Start

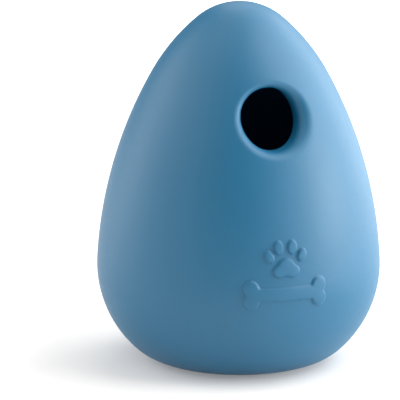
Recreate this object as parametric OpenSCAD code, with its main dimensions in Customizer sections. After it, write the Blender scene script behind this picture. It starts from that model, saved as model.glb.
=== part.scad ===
// Hollow egg-shaped treat toy for a dog, moulded in soft rubber as one piece.
// It stands on a flat foot, its thick floor sets it upright again, and it drops treats from its port.
// The frame has +Z up and its origin at the middle of the foot, and the port faces -Y.

/* [Outside] */
// Height of the egg from its foot to its crown
egg_h = 120; // [110:1:135]
// Widest diameter of the egg
egg_d = 95; // [88:1:102]
// Height of the widest place above the foot
waist_z = 32; // [27:0.5:36]
// Radius of the rounded edge round the foot
foot_edge_r = 17.5; // [12:0.5:20]
// Radius of the belly's outline
belly_r = 37.5; // [35:0.5:41]
// Height above the widest place at which the belly passes into the long side
belly_rise = 2.2; // [0:0.1:6]
// Radius of the crown
crown_r = 22; // [18:0.5:26]
// Angle that the shoulder turns through between the long side and the crown
shoulder_bend = 20.5; // [16:0.5:24]

/* [Chamber] */
// Thickness of the wall
wall_t = 8; // [5:0.5:11]
// Thickness of the floor
floor_t = 16; // [10:0.5:20]
// Radius of the corner between the chamber's floor and its wall
chamber_corner_r = 18; // [12:0.5:21]

/* [Port] */
// Diameter of the port
port_d = 19.5; // [14:0.5:24]
// Depth of the port's axis below the top of the crown
port_drop = 34; // [30:1:46]
// Radius of the soft lip round the outside of the port
outer_lip_r = 2.5; // [1.5:0.25:3.5]
// Radius of the port's edge inside the chamber
inner_lip_r = 1.5; // [0.75:0.25:2]

/* [Hidden] */
$fn = 160;

port_r = port_d / 2;
port_z = egg_h - port_drop;

// Outline of the egg in the plane of radius and height.
// It is a chain of arcs, and where one meets the next their centres lie on the same normal.

function unit(turn) = [cos(turn), sin(turn)];
function heading(v) = atan2(v.y, v.x);

belly_c = [egg_d / 2 - belly_r, waist_z];
belly_end = asin(belly_rise / belly_r);
belly_top = belly_c + belly_r * unit(belly_end);
crown_c = [0, egg_h - crown_r];

// A plain arc would run from the top of the belly to the crown, and would touch the crown at its lean
span = crown_c - belly_top;
plain_r = (crown_r * crown_r - span * span) / (2 * (span * unit(belly_end) + crown_r));
lean = heading(crown_c - belly_top + plain_r * unit(belly_end));

// In its place a long side and a tighter shoulder share the way, with the shoulder's bend about the lean
side_end = lean - shoulder_bend / 2;
shoulder_end = lean + shoulder_bend / 2;
side_chord = unit(side_end) - unit(belly_end);
shoulder_chord = unit(shoulder_end) - unit(side_end);
way = crown_c + crown_r * unit(shoulder_end) - belly_top;
side_r = cross(way, shoulder_chord) / cross(side_chord, shoulder_chord);
shoulder_r = cross(side_chord, way) / cross(side_chord, shoulder_chord);
side_c = belly_top - side_r * unit(belly_end);
shoulder_c = side_c + (side_r - shoulder_r) * unit(side_end);

// Arcs of the wall from the belly up: centre, radius, and slope of the normal at the upper end
WALL = [
    [belly_c, belly_r, belly_end],
    [side_c, side_r, side_end],
    [shoulder_c, shoulder_r, shoulder_end],
    [crown_c, crown_r, 90]
];

// Centre of an arc that rests on a floor and touches the belly's circle from inside
function corner_c(inset, floor_z, r) =
    [belly_c.x + sqrt(pow(belly_r - inset - r, 2) - pow(waist_z - floor_z - r, 2)), floor_z + r];

// Slice of a disc between two turns, as far as the egg's axis
module slice(centre, r, from, to) {
    intersection() {
        translate(centre) circle(r);
        polygon([centre, centre + 2 * r * unit(from), centre + 2 * r * unit(to)]);
        square([egg_d, egg_h]);
    }
}

// Half section of the egg, inset by a wall and resting on a floor
module half_section(inset, floor_z, corner_r) {
    corner = corner_c(inset, floor_z, corner_r);
    chain = [
        [corner, corner_r, heading(corner - belly_c)],
        for (arc = WALL) [arc[0], arc[1] - inset, arc[2]]
    ];
    starts = [-90, for (arc = chain) arc[2]];
    polygon([[0, floor_z], [corner.x, floor_z], for (arc = chain) arc[0] + arc[1] * unit(arc[2])]);
    for (i = [0 : len(chain) - 1])
        slice(chain[i][0], chain[i][1], starts[i], chain[i][2]);
}

// Rounded edges of the port.
// A ball rolls round the port inside the wall. It touches the port and one face of the wall,
// and the material between the ball and the sharp edge is cut away.

// Balls round the port, and length of one step across a rounding
edge_balls = 32;
edge_step = 1;
// Angle at which the cut crosses the port and the face, so that it meets neither at a tangent
edge_crossing = 10;
// How far the cut runs on past each crossing
edge_run = 2;
// How far the cut's tip stands off the wall
edge_tip = 14;

// Arc, radius and normal of the wall at a height, inset from the outside
function wall_arc(z, inset) =
    [for (arc = WALL) if (arc[2] == 90 || z < arc[0].y + (arc[1] - inset) * sin(arc[2])) arc][0];
function wall_radius(z, inset) =
    let (arc = wall_arc(z, inset))
    arc[0].x + sqrt(pow(arc[1] - inset, 2) - pow(z - arc[0].y, 2));
function wall_normal(p, inset) =
    let (arc = wall_arc(p.z, inset), rho = norm([p.x, p.y]))
    let (n = ([rho, p.z] - arc[0]) / (arc[1] - inset))
    [n.x * p.x / rho, n.x * p.y / rho, n.y];

// Steps across a quarter round of radius r
function steps(r) = ceil(PI / 2 * r / edge_step);

// Points across the rounding where the ball lies at a turn about the port
function edge_row(turn, r, inset, facing) =
    let (x = (port_r + r) * sin(turn), z = port_z + (port_r + r) * cos(turn))
    let (ball = [x, -sqrt(pow(wall_radius(z, inset), 2) - x * x), z])
    let (to_port = [-sin(turn), 0, -cos(turn)], to_face = facing * wall_normal(ball, inset))
    let (bend = acos(to_port * to_face), first = edge_crossing, last = bend - edge_crossing)
    let (out = function(a) (sin(bend - a) * to_port + sin(a) * to_face) / sin(bend))
    let (along = function(a) (cos(a) * to_face - cos(bend - a) * to_port) / sin(bend))
    [
        ball + r * out(first) - edge_run * along(first),
        for (k = [0 : steps(r)]) ball + r * out(first + (last - first) * k / steps(r)),
        ball + r * out(last) + edge_run * along(last)
    ];

// Cut that rounds one edge of the port: facing is 1 for the outside and -1 for the chamber
module edge_cut(r, inset, facing) {
    across = len(edge_row(0, r, inset, facing));
    rows = [for (i = [0 : edge_balls - 1]) each edge_row(facing * 360 * i / edge_balls, r, inset, facing)];
    start_tip = [0, -wall_radius(port_z, inset), port_z];
    end_tip = start_tip - [0, facing * edge_tip, 0];
    tips = edge_balls * across;
    polyhedron(
        points = concat(rows, [start_tip, end_tip]),
        faces = [
            for (i = [0 : edge_balls - 1])
                let (a = i * across, b = (i + 1) % edge_balls * across, last = across - 1)
                each [
                    [b, a, tips],
                    for (k = [0 : last - 1]) each [[a + k, b + k + 1, a + k + 1], [a + k, b + k, b + k + 1]],
                    [a + last, b + last, tips + 1]
                ]
        ]
    );
}

module port() {
    translate([0, 0, port_z]) rotate([90, 0, 0]) cylinder(r = port_r, h = egg_d);
    edge_cut(outer_lip_r, outer_lip_r, 1);
    edge_cut(inner_lip_r, wall_t - inner_lip_r, -1);
}

module egg_shell() {
    color("steelblue")
        difference() {
            rotate_extrude() half_section(0, 0, foot_edge_r);
            rotate_extrude() half_section(wall_t, floor_t, chamber_corner_r);
            port();
        }
}

egg_shell();
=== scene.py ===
# %% [markdown]
# # A hollow rubber egg for a dog
#
# The toy is one moulding of soft blue rubber: an egg on a flat foot, hollow inside, with one round port in its
# upper flank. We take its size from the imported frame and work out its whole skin, outside and inside, as one
# surface on a grid. That surface replaces the plain solid, so the rolled lip of the port comes out smooth.

# %% Load the frame
import math

import bpy
import numpy as np
from mathutils import Matrix, Vector


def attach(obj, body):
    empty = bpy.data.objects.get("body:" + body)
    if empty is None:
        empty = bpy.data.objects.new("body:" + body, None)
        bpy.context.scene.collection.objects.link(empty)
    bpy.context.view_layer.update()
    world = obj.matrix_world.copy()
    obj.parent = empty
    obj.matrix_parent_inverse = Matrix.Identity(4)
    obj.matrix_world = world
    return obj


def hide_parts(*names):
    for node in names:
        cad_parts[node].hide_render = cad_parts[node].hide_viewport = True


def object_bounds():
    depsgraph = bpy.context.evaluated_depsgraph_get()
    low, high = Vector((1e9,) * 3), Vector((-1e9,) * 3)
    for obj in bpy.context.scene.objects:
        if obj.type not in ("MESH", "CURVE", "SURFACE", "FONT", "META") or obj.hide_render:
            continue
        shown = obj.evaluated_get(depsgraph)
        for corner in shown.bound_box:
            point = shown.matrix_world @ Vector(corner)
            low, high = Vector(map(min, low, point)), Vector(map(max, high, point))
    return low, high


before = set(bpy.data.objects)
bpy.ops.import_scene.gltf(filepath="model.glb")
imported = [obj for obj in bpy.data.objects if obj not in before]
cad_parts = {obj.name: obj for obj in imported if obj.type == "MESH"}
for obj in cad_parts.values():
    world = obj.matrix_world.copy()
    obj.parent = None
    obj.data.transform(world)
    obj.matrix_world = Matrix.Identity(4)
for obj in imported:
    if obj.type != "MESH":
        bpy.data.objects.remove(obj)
cad_low, cad_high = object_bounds()
scene = bpy.context.scene
mm = 0.001

# %% [markdown]
# ## The camera
#
# The camera comes first, so that every later choice can be judged through it. It stands a little above the toy
# and a little to the left of the port, and far away with a long lens, because the egg shows almost no
# perspective. The shift slides the picture without turning the camera, which keeps the egg's sides true.
# The picture is 400 pixels square, and a long lens is stated by how many pixels a millimetre covers.

# %% Camera
picture = 400
pixels_per_mm = 2.995
stand_off = 820 * mm
aim = Vector((0, 0, 60 * mm))
aim_pixel = (238.98, 179.74)
camera_turn = math.radians(-18.8)
camera_rise = math.radians(12)
camera_roll = math.radians(0.37)
nearest, farthest = 0.05, 60


def direction(turn, rise):
    """A unit vector out of the toy, at a turn round it from its front and a rise above the floor, in radians."""
    level = math.cos(rise)
    return Vector((math.sin(turn) * level, -math.cos(turn) * level, math.sin(rise)))


camera_data = bpy.data.cameras.new("camera")
camera = bpy.data.objects.new("camera", camera_data)
scene.collection.objects.link(camera)
scene.camera = camera

back = direction(camera_turn, camera_rise)
camera.rotation_mode = "QUATERNION"
camera.location = aim + back * stand_off
upright = (-back).to_track_quat("-Z", "Y")
camera.rotation_quaternion = upright @ Matrix.Rotation(camera_roll, 3, "Z").to_quaternion()
camera_data.sensor_width = 36
camera_data.lens = camera_data.sensor_width * pixels_per_mm * (stand_off / mm) / picture
camera_data.shift_x = (picture / 2 - aim_pixel[0]) / picture
camera_data.shift_y = (aim_pixel[1] - picture / 2) / picture
camera_data.clip_start = nearest
camera_data.clip_end = farthest
print("lens", round(camera_data.lens, 1), "mm, shift", round(camera_data.shift_x, 4), round(camera_data.shift_y, 4))

# %% [markdown]
# ## The outline of the egg
#
# An egg that is drawn freehand gets flat spots. This one is a chain of circular arcs, as a pattern maker would
# draw it: the rounded edge of the foot, the belly, the long side, the shoulder and the crown. Where two arcs
# meet, their centres lie on one line with the joint, so the outline never kinks.
#
# The long side and the shoulder have no radius of their own. One plain arc would join the belly to the crown,
# but the toy's flank is straighter below and rounder above. So two arcs share the way. We choose only how far the
# shoulder turns, and two equations, one across and one up, then give both radii.
#
# The chamber is the same chain, drawn inwards by the wall, with a thick floor whose weight rights the toy.

# %% Outline as a chain of arcs
egg_height = cad_high.z - cad_low.z
egg_radius = 47.5 * mm
waist_height = 32 * mm
foot_edge_radius = 17.5 * mm
belly_radius = 37.5 * mm
belly_rise = 2.2 * mm
crown_radius = 22 * mm
shoulder_bend = math.radians(20.5)
wall = 8 * mm
floor_thickness = 16 * mm
chamber_corner_radius = 18 * mm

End

Output only the lines from the one containing "tips = edge_balls * across;" through the one containing "bpy.context.scene.collection.objects.link(empty)", inclusive, exactly as written.

Answer for the task:
    tips = edge_balls * across;
    polyhedron(
        points = concat(rows, [start_tip, end_tip]),
        faces = [
            for (i = [0 : edge_balls - 1])
                let (a = i * across, b = (i + 1) % edge_balls * across, last = across - 1)
                each [
                    [b, a, tips],
                    for (k = [0 : last - 1]) each [[a + k, b + k + 1, a + k + 1], [a + k, b + k, b + k + 1]],
                    [a + last, b + last, tips + 1]
                ]
        ]
    );
}

module port() {
    translate([0, 0, port_z]) rotate([90, 0, 0]) cylinder(r = port_r, h = egg_d);
    edge_cut(outer_lip_r, outer_lip_r, 1);
    edge_cut(inner_lip_r, wall_t - inner_lip_r, -1);
}

module egg_shell() {
    color("steelblue")
        difference() {
            rotate_extrude() half_section(0, 0, foot_edge_r);
            rotate_extrude() half_section(wall_t, floor_t, chamber_corner_r);
            port();
        }
}

egg_shell();
=== scene.py ===
# %% [markdown]
# # A hollow rubber egg for a dog
#
# The toy is one moulding of soft blue rubber: an egg on a flat foot, hollow inside, with one round port in its
# upper flank. We take its size from the imported frame and work out its whole skin, outside and inside, as one
# surface on a grid. That surface replaces the plain solid, so the rolled lip of the port comes out smooth.

# %% Load the frame
import math

import bpy
import numpy as np
from mathutils import Matrix, Vector


def attach(obj, body):
    empty = bpy.data.objects.get("body:" + body)
    if empty is None:
        empty = bpy.data.objects.new("body:" + body, None)
        bpy.context.scene.collection.objects.link(empty)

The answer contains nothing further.